This is utterly irrelevant. I don't know what point you're trying to make.
It remains objectively inarguable that Apple does not have a platform monopoly on (ARM-compatible) smartphones the way Microsoft did on ("Intel-compatible") PCs.
Are Apple's phones compatible with other ARM smartphones? Can you install Android or LineageOS on one, or install Android apps on iOS, or get iOS apps through Google Play or the Epic Games store?
It seems extremely relevant to the market definition that the alleged alternatives aren't actually substitutes for one another.

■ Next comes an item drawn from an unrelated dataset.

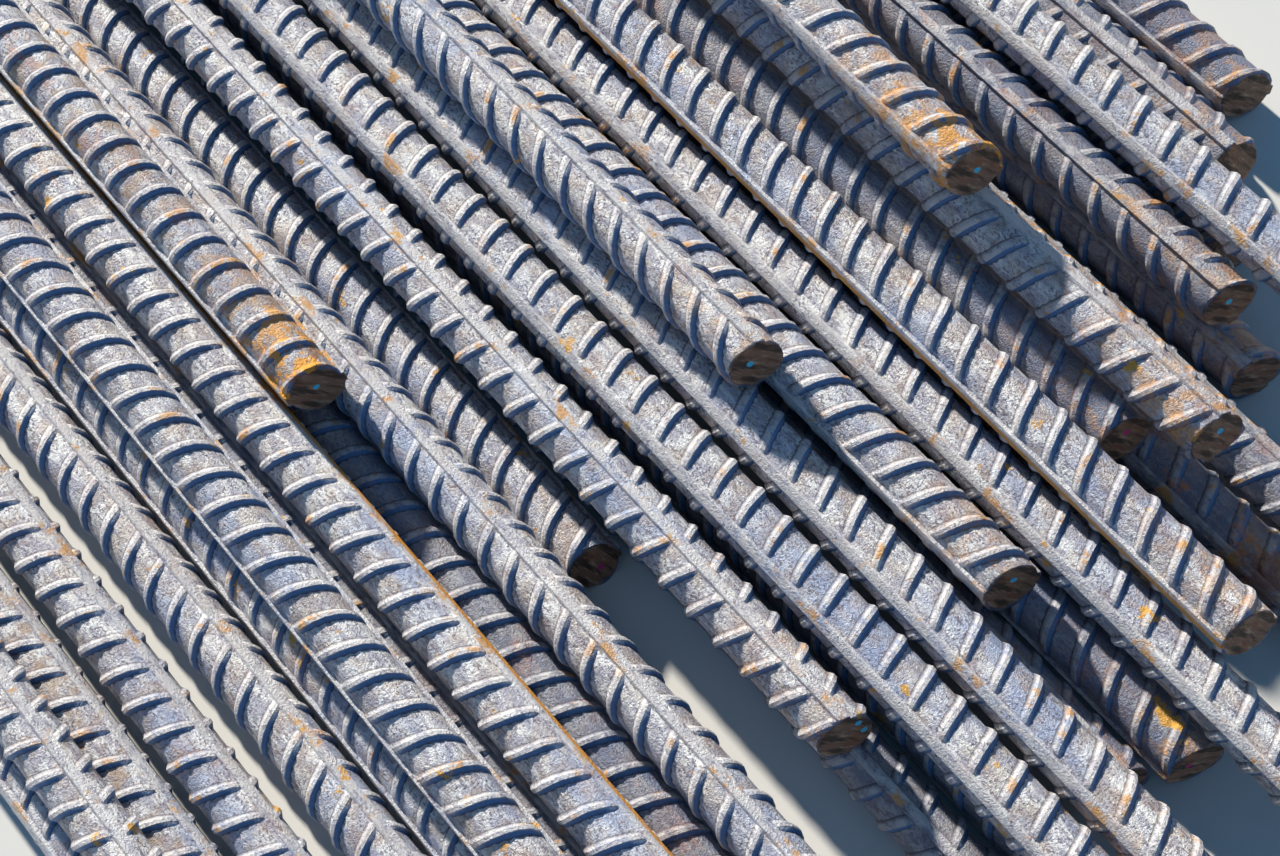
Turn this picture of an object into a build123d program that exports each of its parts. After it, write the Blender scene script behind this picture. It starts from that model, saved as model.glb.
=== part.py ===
"""Rebar bundle: a loose heap of hot-rolled deformed bars, all sheared to one stock length.

Frame: X runs along the bars, with the staggered near ends at +X, Z is up, and the floor is z = 0. The origin is
the middle of the bundle's footprint. Every bar is its own solid, written to its own file. A bar is laid down by
its sideways place alone: its height follows from the bars that it comes to rest on. The fine cross ribs aren't
modelled: behind its near end, where the true section shows, a bar is as thick as the circle over its ribs.
"""

import os
from dataclasses import dataclass
from math import asin, degrees, radians, sqrt, tan

from build123d import *

# Bar section (nominal 32 mm bar)
core_diameter = 31.0        # round core between the ribs
rib_height = 2.2            # cross ribs and lengthwise ribs stand this far above the core
long_rib_width = 5.0        # the two lengthwise ribs, on opposite sides

# Bar length and sheared ends
bar_length = 3000.0         # stock length, from tip to tip
plain_end = 20.0            # last stretch at the near end, which has no cross ribs
shear_lean = 18.0           # degrees by which the sheared faces lean from square
roll_over = 7.0             # radius to which the blade rolls the edge where it enters

# Stacking
bar_gap = 0.3               # clearance between bars that lie on each other
alongside_slack = 0.01      # bars this much closer than a pitch still lie side by side

over_ribs = core_diameter + 2 * rib_height
pitch = over_ribs + bar_gap


@dataclass
class Bar:
    """One bar of the bundle, with its near end towards +X.

    side is the place of its near end across the bundle in pitches, drift how much further towards +Y its far end
    lies, and set_back how far the near end lies behind the foremost one, in millimetres. rib_turn is the angle of
    one lengthwise rib from the top towards +Y, and cut_turn that of the side from which the blade came there.
    """

    name: str
    side: float
    set_back: float
    rib_turn: float
    cut_turn: float
    drift: float = 0.0


bars = [
    # on the floor
    Bar("lower_bar_01", -5.72, 45, -49, -20),
    Bar("lower_bar_02", -4.62, 80, 56, -45),
    Bar("lower_bar_03", -3.61, 20, 49, -30, drift=0.27),
    Bar("lower_bar_04", -2.33, 55, 36, -38),
    Bar("lower_bar_05", -1.32, 95, -79, -25),
    Bar("lower_bar_06", -0.32, 115, 30, -50),
    Bar("lower_bar_07", 1.04, 65, 81, -33),
    Bar("lower_bar_08", 2.76, 396, -79, -15),
    Bar("lower_bar_09", 3.77, 60, -4, -42),
    Bar("lower_bar_10", 4.78, 105, 60, -28),
    Bar("lower_bar_11", 6.20, 125, 15, -36),
    Bar("lower_bar_12", 7.21, 109, 81, -47),
    Bar("lower_bar_13", 8.59, 195, 70, -22),
    Bar("lower_bar_14", 10.02, 95, -49, -40),
    Bar("lower_bar_15", 11.03, 75, 31, -31),
    Bar("lower_bar_16", 12.04, 235, -15, -52),
    Bar("lower_bar_17", 13.37, 295, 60, -26),
    Bar("lower_bar_18", 14.38, 355, -60, -37),
    Bar("lower_bar_19", 15.39, 357, -69, -44),
    # on the lower bars
    Bar("middle_bar_01", -5.17, 5, 29, -32),
    Bar("middle_bar_02", -0.82, 30, -84, -48),
    Bar("middle_bar_03", 0.36, 0, 56, -27),
    Bar("middle_bar_04", 1.90, 40, 19, -39),
    Bar("middle_bar_05", 3.68, 230, 13, -38),
    Bar("middle_bar_06", 4.79, 15, -42, -24),
    Bar("middle_bar_07", 5.80, 50, -41, -43),
    Bar("middle_bar_08", 6.90, 231, -69, -30),
    Bar("middle_bar_09", 7.91, 5, -42, -35),
    Bar("middle_bar_10", 9.64, 250, -84, -34),
    Bar("middle_bar_11", 12.21, 266, -6, -46),
    Bar("middle_bar_12", 13.93, 322, 1, -29),
    # on the middle bars
    Bar("upper_bar_1", 1.30, 560, -84, -38),
    Bar("upper_bar_2", 6.34, 401, 21, -41),
    Bar("upper_bar_3", 8.72, 134, -69, -26),
    Bar("upper_bar_4", 10.36, 214, 24, -33),
    Bar("upper_bar_5", 13.10, 95, -50, -49),
    # across one of those
    Bar("top_bar", 10.42, 393, -57, -36, drift=1.85),
]


class LaidBar:
    """A bar lying level on its place, where x = 0 is the foremost near end."""

    def __init__(self, bar: Bar, below: list["LaidBar"]):
        self.bar = bar
        self.near = -bar.set_back
        self.far = self.near - sqrt(bar_length**2 - (bar.drift * pitch) ** 2)
        self.height = max([over_ribs / 2] + [self.height_on(other) for other in below])

    def side_at(self, x: float) -> float:
        """The bar's place across the bundle at one station, in millimetres."""
        return (self.bar.side + self.bar.drift * (self.near - x) / (self.near - self.far)) * pitch

    def height_on(self, other: "LaidBar") -> float:
        """The height at which this bar rests against another one; 0 for a bar too far aside to carry it."""
        shared = max(self.far, other.far), min(self.near, other.near)
        aside = [self.side_at(x) - other.side_at(x) for x in shared]
        nearest = 0.0 if min(aside) < 0 < max(aside) else min(map(abs, aside))
        clear = nearest > pitch - alongside_slack
        return 0.0 if clear else other.height + sqrt(pitch**2 - nearest**2)

    def solid(self) -> Part:
        """The bar's solid on its place."""
        skew = degrees(asin(self.bar.drift * pitch / bar_length))
        place = Pos(self.near, self.side_at(self.near), self.height) * Rot(0, 0, -skew)
        return place * bar_solid(self.bar)


def lay_down(bars: list[Bar]) -> list[LaidBar]:
    """Lay the bars down in turn, each as low as the floor and the bars before it allow."""
    laid: list[LaidBar] = []
    for bar in bars:
        laid.append(LaidBar(bar, laid))
    return laid


def bar_section() -> Sketch:
    """The section of the plain end: the core with one lengthwise rib at the top and one at the bottom."""
    long_ribs = Rectangle(long_rib_width, over_ribs) & Circle(over_ribs / 2)
    return Circle(core_diameter / 2) + long_ribs


def sheared_side_view() -> Sketch:
    """A bar seen from the side, with both ends sheared in the same lean and its near tip at x = 0.

    The blade enters the near end from above and the far end from below, and rolls that edge over.
    """
    run = over_ribs * tan(radians(shear_lean))
    top, bottom = over_ribs / 2, -over_ribs / 2
    outline = Polygon((0, bottom), (-run, top), (-bar_length, top), (run - bar_length, bottom), align=None)
    _, far_entry, near_entry, _ = outline.vertices().sort_by(Axis.X)
    return fillet([far_entry, near_entry], roll_over)


def bar_solid(bar: Bar) -> Part:
    """One bar along X with its near tip at x = 0: the true section at its plain near end, then the ribbed stretch."""
    plain = extrude(Plane.YZ * bar_section(), amount=-plain_end)
    ribbed = extrude(Plane.YZ.offset(-plain_end) * Circle(over_ribs / 2), amount=plain_end - bar_length)
    between_cuts = extrude(Plane.XZ * sheared_side_view(), amount=over_ribs / 2, both=True)
    return Rot(-bar.rib_turn, 0, 0) * (plain + ribbed) & Rot(-bar.cut_turn, 0, 0) * between_cuts


solids = {laid.bar.name: laid.solid() for laid in lay_down(bars)}
box = Compound(list(solids.values())).bounding_box()
to_origin = Pos(-box.center().X, -box.center().Y, -box.min.Z)

os.makedirs("parts", exist_ok=True)
for name, solid in solids.items():
    export_step(to_origin * solid, f"parts/{name}.step")
    print(f"{name}: {solid.volume / 1000:.0f} cm3, {len(solid.solids())} solid, valid {solid.is_valid}")
print(f"bundle: {box.size.X:.1f} x {box.size.Y:.1f} x {box.size.Z:.1f} mm")
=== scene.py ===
"""The looks of a rebar bundle: a loose heap of hot-rolled ribbed steel bars with sheared ends.

Each bar of the frame is replaced by a bar with its real relief: two lengthwise ribs, herringbone cross ribs,
a plain and roughly sheared near end, and the grey mill scale, dust and rust of bars stored outdoors.
"""

import logging
import math
import random
from dataclasses import dataclass
from enum import Enum

import bmesh
import bpy
from mathutils import Matrix, Vector, noise


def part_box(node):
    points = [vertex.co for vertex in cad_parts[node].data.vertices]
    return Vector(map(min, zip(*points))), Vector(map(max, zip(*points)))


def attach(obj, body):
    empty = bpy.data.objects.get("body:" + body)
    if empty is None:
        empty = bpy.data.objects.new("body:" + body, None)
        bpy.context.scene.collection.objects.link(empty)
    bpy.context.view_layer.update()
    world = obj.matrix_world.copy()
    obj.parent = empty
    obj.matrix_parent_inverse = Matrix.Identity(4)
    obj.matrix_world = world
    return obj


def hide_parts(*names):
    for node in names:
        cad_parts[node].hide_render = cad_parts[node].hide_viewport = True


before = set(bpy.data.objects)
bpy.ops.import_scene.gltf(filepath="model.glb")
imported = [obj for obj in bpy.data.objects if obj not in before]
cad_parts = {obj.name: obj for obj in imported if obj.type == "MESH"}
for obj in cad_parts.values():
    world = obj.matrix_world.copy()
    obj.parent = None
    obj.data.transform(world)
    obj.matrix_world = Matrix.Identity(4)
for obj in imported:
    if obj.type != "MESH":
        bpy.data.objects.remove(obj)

log = logging.getLogger("rebar_bundle")
MM = 0.001           # metres
ON_A_PLANE = 1e-7    # metres by which a vertex may lie off a cut and still be on it
SAME_DEPTH = 1e-3    # millimetres by which two depths may differ and still be one
SAME_WAY = 0.999     # cosine above which two directions are one


class Apex(Enum):
    """The way in which the arrow of the cross ribs points along the bar, at its top lengthwise rib."""

    NEAR = 1
    FAR = -1


class Tone(Enum):
    """How light, dusty and rusty a bar's mill scale is, as three amounts from 0 to 1. A low lightness is mostly
    painted shade: it coats a bar that lies in shade a dark bluish grey.
    """

    PALE = (0.88, 0.40, 0.10)
    GREY = (0.82, 0.40, 0.12)
    DUSTY = (0.74, 0.70, 0.25)
    # The two tones below have a low lightness, which paints the bar dark: painted shade for bars that lie in shade,
    # over a real difference in tone.
    DARK = (0.34, 0.18, 0.22)
    RUSTY = (0.20, 0.45, 0.70)


class Dot(Enum):
    """The colours of the marking paint on the sheared faces, as sRGB hex values."""

    CYAN = "#57d8ff"
    MAGENTA = "#e0309a"


Dab = tuple[Dot, float, float]  # a dab of that paint: its colour, and y and z from the bar's axis in millimetres


@dataclass(frozen=True)
class BarPlace:
    """One bar's place in the bundle and what tells it from its neighbours.

    node is its CAD node. rib_turn is the angle of one lengthwise rib from the top towards +Y and cut_turn that
    of the side from which the shear blade came, both in degrees. phase shifts its cross ribs, as a share of
    their spacing. drift is how much further towards +Y its far end lies, in millimetres. dots are the dabs of paint
    on its near face. end_rust is how rusty its near end is, and rust_line the angle from the top towards +Y of a
    rusty line along it. slant is how far its cross ribs lean from square, in degrees, and stagger how far those of
    one half lie ahead of the other's, in millimetres.
    """

    node: str
    rib_turn: float
    cut_turn: float
    apex: Apex
    tone: Tone
    phase: float = 0.5
    drift: float = 0.0
    dots: tuple[Dab, ...] = ()
    end_rust: float = 0.3
    rust_line: float | None = None
    slant: float = 24.0
    stagger: float = 3.0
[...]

If you have a car that runs on diesel fuel and there is only one company that sells diesel fuel, it seems like you want to claim that it's irrelevant and isn't a monopoly because there is another company of the same size that sells gasoline. Is it not relevant that you can't actually use that in your car?

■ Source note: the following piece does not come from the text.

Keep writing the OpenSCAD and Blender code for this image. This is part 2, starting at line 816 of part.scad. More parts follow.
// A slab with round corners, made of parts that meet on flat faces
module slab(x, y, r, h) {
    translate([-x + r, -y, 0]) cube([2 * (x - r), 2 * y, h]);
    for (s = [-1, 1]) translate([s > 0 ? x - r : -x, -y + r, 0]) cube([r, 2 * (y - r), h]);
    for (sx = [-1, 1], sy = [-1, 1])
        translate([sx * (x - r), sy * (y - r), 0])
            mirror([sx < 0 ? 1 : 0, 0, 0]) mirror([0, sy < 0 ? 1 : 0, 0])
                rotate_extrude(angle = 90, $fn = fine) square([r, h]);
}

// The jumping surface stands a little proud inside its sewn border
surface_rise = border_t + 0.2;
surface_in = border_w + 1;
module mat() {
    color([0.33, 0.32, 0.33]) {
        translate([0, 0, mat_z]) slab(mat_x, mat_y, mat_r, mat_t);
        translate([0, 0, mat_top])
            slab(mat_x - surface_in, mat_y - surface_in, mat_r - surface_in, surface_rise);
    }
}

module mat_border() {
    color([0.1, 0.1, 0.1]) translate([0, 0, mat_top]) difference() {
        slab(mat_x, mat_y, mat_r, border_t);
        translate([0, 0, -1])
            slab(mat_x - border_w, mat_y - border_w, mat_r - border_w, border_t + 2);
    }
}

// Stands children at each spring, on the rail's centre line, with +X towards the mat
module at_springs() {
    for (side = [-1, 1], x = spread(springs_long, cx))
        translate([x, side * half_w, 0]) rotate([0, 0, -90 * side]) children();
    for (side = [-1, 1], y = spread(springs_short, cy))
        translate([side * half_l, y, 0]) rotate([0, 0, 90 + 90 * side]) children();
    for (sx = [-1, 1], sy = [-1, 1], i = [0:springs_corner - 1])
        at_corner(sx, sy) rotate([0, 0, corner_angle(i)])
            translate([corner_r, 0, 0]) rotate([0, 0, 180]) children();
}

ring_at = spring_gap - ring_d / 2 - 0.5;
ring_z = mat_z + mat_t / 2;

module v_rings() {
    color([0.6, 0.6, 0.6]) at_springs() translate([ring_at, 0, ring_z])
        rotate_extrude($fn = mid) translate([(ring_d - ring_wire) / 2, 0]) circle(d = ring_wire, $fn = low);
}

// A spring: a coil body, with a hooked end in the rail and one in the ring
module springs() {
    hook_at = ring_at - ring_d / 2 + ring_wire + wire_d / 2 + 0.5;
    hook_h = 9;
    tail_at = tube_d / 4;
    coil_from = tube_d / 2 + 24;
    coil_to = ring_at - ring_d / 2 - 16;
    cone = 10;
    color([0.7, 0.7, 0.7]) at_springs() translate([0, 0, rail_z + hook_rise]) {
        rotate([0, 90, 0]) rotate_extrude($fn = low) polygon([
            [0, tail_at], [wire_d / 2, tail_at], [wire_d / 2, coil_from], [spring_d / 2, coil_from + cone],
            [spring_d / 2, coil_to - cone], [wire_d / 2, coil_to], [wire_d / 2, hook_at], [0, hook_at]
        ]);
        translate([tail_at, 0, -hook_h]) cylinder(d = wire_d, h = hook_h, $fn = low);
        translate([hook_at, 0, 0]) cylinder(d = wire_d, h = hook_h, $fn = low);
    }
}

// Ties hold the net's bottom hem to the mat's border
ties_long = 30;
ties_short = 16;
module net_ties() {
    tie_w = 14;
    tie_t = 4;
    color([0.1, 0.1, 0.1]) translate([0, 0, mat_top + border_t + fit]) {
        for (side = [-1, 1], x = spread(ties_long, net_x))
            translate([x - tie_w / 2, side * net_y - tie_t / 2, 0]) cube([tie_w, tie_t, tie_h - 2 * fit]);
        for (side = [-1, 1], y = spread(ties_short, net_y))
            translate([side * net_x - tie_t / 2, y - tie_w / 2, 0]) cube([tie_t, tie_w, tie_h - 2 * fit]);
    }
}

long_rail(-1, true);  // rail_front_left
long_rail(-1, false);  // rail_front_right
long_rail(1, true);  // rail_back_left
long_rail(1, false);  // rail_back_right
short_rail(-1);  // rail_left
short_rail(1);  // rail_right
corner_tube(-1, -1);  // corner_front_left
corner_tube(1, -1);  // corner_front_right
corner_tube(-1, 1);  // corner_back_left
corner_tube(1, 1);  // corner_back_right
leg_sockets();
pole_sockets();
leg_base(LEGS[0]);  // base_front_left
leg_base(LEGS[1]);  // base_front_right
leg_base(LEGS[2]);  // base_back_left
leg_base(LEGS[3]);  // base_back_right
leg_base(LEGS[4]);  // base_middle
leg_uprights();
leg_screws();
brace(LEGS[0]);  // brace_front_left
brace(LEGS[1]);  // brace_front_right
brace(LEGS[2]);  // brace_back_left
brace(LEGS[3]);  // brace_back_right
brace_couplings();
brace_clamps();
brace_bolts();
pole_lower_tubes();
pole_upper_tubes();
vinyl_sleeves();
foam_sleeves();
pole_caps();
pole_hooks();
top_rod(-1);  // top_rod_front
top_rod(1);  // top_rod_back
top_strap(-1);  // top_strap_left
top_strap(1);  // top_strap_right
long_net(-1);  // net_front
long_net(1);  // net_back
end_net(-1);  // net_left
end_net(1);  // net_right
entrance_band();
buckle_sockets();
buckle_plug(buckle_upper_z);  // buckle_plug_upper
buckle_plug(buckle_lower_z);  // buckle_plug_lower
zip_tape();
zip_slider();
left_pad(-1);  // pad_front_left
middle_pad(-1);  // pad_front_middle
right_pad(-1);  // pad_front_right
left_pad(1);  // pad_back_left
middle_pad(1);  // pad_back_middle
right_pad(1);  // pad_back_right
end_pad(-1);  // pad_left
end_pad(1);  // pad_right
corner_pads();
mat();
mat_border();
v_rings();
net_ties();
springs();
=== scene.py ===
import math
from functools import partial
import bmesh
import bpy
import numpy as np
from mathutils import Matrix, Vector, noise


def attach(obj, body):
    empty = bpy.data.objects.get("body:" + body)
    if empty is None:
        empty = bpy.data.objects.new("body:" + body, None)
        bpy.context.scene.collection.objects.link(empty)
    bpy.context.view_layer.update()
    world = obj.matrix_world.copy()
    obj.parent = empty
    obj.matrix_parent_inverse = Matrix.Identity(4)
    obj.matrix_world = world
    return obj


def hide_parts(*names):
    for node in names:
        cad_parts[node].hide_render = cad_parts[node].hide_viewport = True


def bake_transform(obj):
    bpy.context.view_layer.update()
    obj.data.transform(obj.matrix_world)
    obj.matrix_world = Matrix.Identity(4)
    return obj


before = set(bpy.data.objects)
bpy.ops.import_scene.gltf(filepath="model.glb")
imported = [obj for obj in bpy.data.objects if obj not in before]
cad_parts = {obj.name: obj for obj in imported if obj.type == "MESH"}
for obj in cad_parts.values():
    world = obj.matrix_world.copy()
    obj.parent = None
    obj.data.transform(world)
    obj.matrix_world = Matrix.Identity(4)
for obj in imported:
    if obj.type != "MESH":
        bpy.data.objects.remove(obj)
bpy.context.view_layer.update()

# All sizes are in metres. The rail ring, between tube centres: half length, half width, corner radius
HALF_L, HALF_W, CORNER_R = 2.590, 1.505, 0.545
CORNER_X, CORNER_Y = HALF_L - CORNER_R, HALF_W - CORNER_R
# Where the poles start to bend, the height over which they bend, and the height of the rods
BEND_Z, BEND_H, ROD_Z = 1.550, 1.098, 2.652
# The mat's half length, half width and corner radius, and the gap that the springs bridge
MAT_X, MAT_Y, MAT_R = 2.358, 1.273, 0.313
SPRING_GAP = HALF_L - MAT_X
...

I don't understand why you need to be so dishonest about this. It remains the objective and inarguable fact that Apple does not have a monopoly here. Period. End of story. It simply isn't true.
Whether their behavior is otherwise anticompetitive is a different issue. You are intentionally conflating them and it is morally repugnant for you to continue doing so.
It remains objectively inarguable that Apple does not have a platform monopoly on (ARM-compatible) smartphones the way Microsoft did on ("Intel-compatible") PCs.